1

I am new to R and I'm trying to create term document matrix with a csv file. But the results show that some of the words are missing the letter "e" in the end. How can I make the term document matrix showing the full words? It will be great if you could also let me know when you see a part that doesn't look right. Thank you!

library(tm)
posts<-read.csv("/abcd.csv",header=TRUE)
require(tm)
posts<-Corpus(VectorSource(posts))
library(SnowballC)
Corpus<-tm_map(Corpus,content_transformer(tolower))
Corpus<-tm_map(Corpus,stripWhitespace)
Corpus<-tm_map(Corpus,removeWords,stopwords("english"))
Corpus<-tm_map(Corpus,stemDocument)
inspect(Corpus[9])
tdm<-TermDocumentMatrix(Corpus)
tdm
tdm=as.matrix(TermDocumentMatrix(Corpus,control=list(wordLengths=c(1,Inf))))
tdm
rowSums(tdm)

Below are some of the words I'm seeing here as the results from the file.

caus
downtim
failur
outag
unreachabl

Has QUIT--Anony-Mousse
  • 76,138
  • 12
  • 138
  • 194
Amelia
  • 11
  • 2
  • 1
    Run the script line by line. Let us know when you find the line that is dropping the last letter.
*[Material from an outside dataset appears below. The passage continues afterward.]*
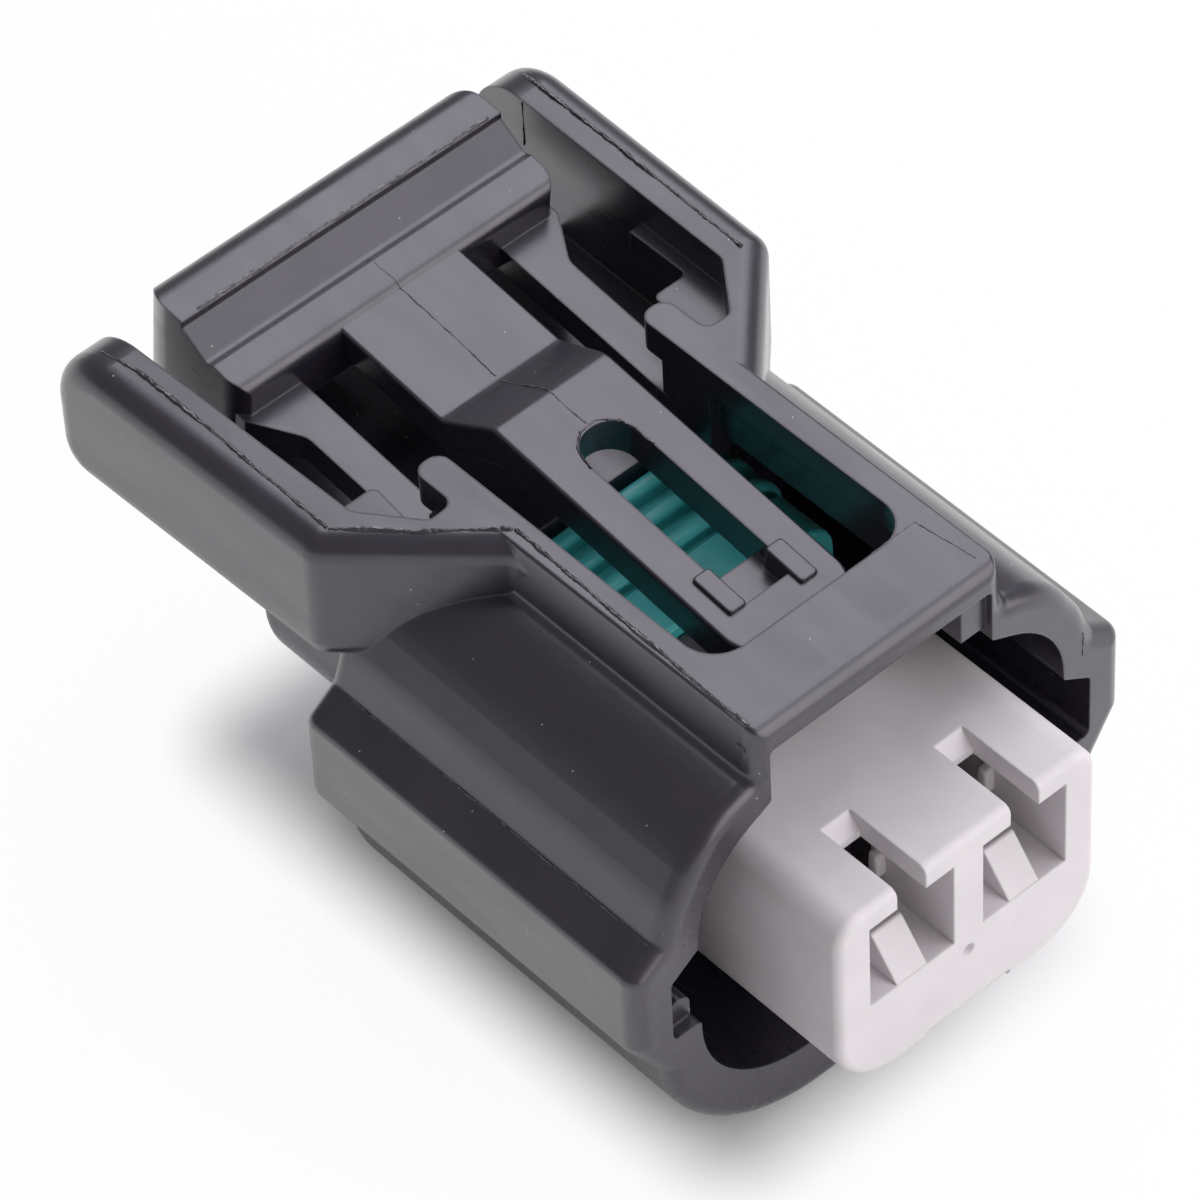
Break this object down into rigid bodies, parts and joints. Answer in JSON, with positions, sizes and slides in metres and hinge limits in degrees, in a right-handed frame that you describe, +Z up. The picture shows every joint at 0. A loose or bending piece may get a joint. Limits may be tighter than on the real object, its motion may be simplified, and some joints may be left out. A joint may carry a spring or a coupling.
{
  "type": "sealed automotive connector",
  "caption": "Sealed automotive connector socket: hood with guard wings and a press-down latch lever, rubber seal round its core and a sliding front holder.",
  "frame": {"origin": "middle of the length and width, at the level of the flat under the hood that it rests on", "axes": "+X is the way it is pushed onto its mate, +Y across it, +Z up towards the latch lever"},
  "size_m": [0.0294, 0.0196, 0.0182],
  "materials": {
    "black_plastic": "satin",
    "grey_plastic": "matt",
    "seal_rubber": "satin",
    "contact_metal": "tin plated",
    "wire_seal_rubber": "satin"
  },
  "bodies": {
    "shell": {"housing": "black_plastic", "peripheral_seal": "seal_rubber", "contact_right": "contact_metal", "contact_left": "contact_metal", "wire_seal_right": "wire_seal_rubber", "wire_seal_left": "wire_seal_rubber"},
    "lever": {"latch_lever": "black_plastic"},
    "holder": {"front_holder": "grey_plastic"}
  },
  "joints": [
    {"name": "latch_press", "type": "hinge", "parent": "shell", "child": "lever", "pos_m": [-0.00228, 0, 0.01425], "axis": [0, -1, 0], "range_deg": [0, 8], "stiffness_Nm_per_rad": 0.05},
    {"name": "holder_slide", "type": "slide", "parent": "shell", "child": "holder", "axis": [1, 0, 0], "range_m": [-0.0016, 0]}
  ]
}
It's difficult to say much more without a sample data set. – manotheshark Apr 06 '17 at 18:12
  • Try skipping the line `Corpus<-tm_map(Corpus,stemDocument)` and then run the rest of your script. Do you see a difference? ;P – alvas Apr 07 '17 at 09:20

1 Answers1

2

Because you are using stemming.

Stemming usually results in the last few characters being removed.

Has QUIT--Anony-Mousse
  • 76,138
  • 12
  • 138
  • 194